Outra amiga pegou logo um taxi que apressada iria prestigiar o filho, ou seria o primo?, em algum evento. Do nosso desencontro casual, sequer lembrou mais.
A anfitriã, bem, para esta a coisa devia ser mais complicada. Fechando a porta pensou nos pratos, talheres e taças por lavar. E ainda teria de tirá-los da mesa e encarar a pobre esperança totalmente desesperançada. Foi fazendo tudo devagar, metodicamente tirou os pratos, levou pra cozinha e então lembrou algo precioso que ajudou a relaxar. Levando as taças para a cozinha, bateu uma na outra, um brinde, disse, a faxineira que vem amanhã e me livra desse fardo. E teve um insight. Poderia tentar explicar que o som das duas taças se chocando lembrou um sino que ouvira outro dia ao passar na Rua da Alfândega… Mas de fato apenas correu pra finalizar um desenho que começara no dia anterior.
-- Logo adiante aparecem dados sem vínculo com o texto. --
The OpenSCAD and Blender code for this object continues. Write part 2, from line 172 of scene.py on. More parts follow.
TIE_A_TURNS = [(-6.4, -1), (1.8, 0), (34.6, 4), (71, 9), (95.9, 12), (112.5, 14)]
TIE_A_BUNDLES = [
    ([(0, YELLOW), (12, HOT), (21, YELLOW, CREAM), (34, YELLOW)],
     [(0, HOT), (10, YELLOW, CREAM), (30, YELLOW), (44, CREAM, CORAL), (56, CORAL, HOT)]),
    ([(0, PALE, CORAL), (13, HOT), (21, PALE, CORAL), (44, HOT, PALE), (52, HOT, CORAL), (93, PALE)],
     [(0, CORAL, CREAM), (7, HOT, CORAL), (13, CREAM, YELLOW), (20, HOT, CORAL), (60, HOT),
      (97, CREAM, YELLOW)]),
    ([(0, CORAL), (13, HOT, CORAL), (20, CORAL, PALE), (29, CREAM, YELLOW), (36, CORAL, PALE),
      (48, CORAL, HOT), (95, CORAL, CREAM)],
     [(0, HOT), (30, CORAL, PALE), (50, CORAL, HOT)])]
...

Na manhã seguinte, bem cedo, ouvi uma notícia fantástica: tinham enfim dado baixa na infame carreira de uma das maiores aves de rapina de nossa política atual – o Cunha.
Não é que até minha gripe deu uma melhorada?
Me arrumei e saí para o trabalho. Como de costume conferi de cabeça o que poderia ter esquecido. Dessa vez nada, pensei. E abri o portão a tempo de ver passar a Esperança. Lá ia ela toda animada outra vez.
Querida, seu texto me tocou. Triste por ser personagem desse desencontro. Tanta coisa a ser revista para que não percamos os laços que nos nutrem e fortalecem em tempos de tanto desalento. Vocês, essa família de eleição, são muito importantes para mim. Desculpe por ainda dessa vez ter me deixado atropelar pelo trabalho. Quero reinventar uma vida com mais tempo para o que tanto vale a pena.
Só poderia levar ao encontro desalentado tosse, cabeça pesada e corpo mole. Minha esperança quase imbatível não poderia comparecer. Mas nada como um dia depois do outro. Espero que venha um novo encontro com muito recheio para os pães e os corações. Um encontro com projetos. Afinal, esses encontros são fundamentais para mim.
Vamos marcar o próximo, com todos presentes e fazer juntos uma nova crônica.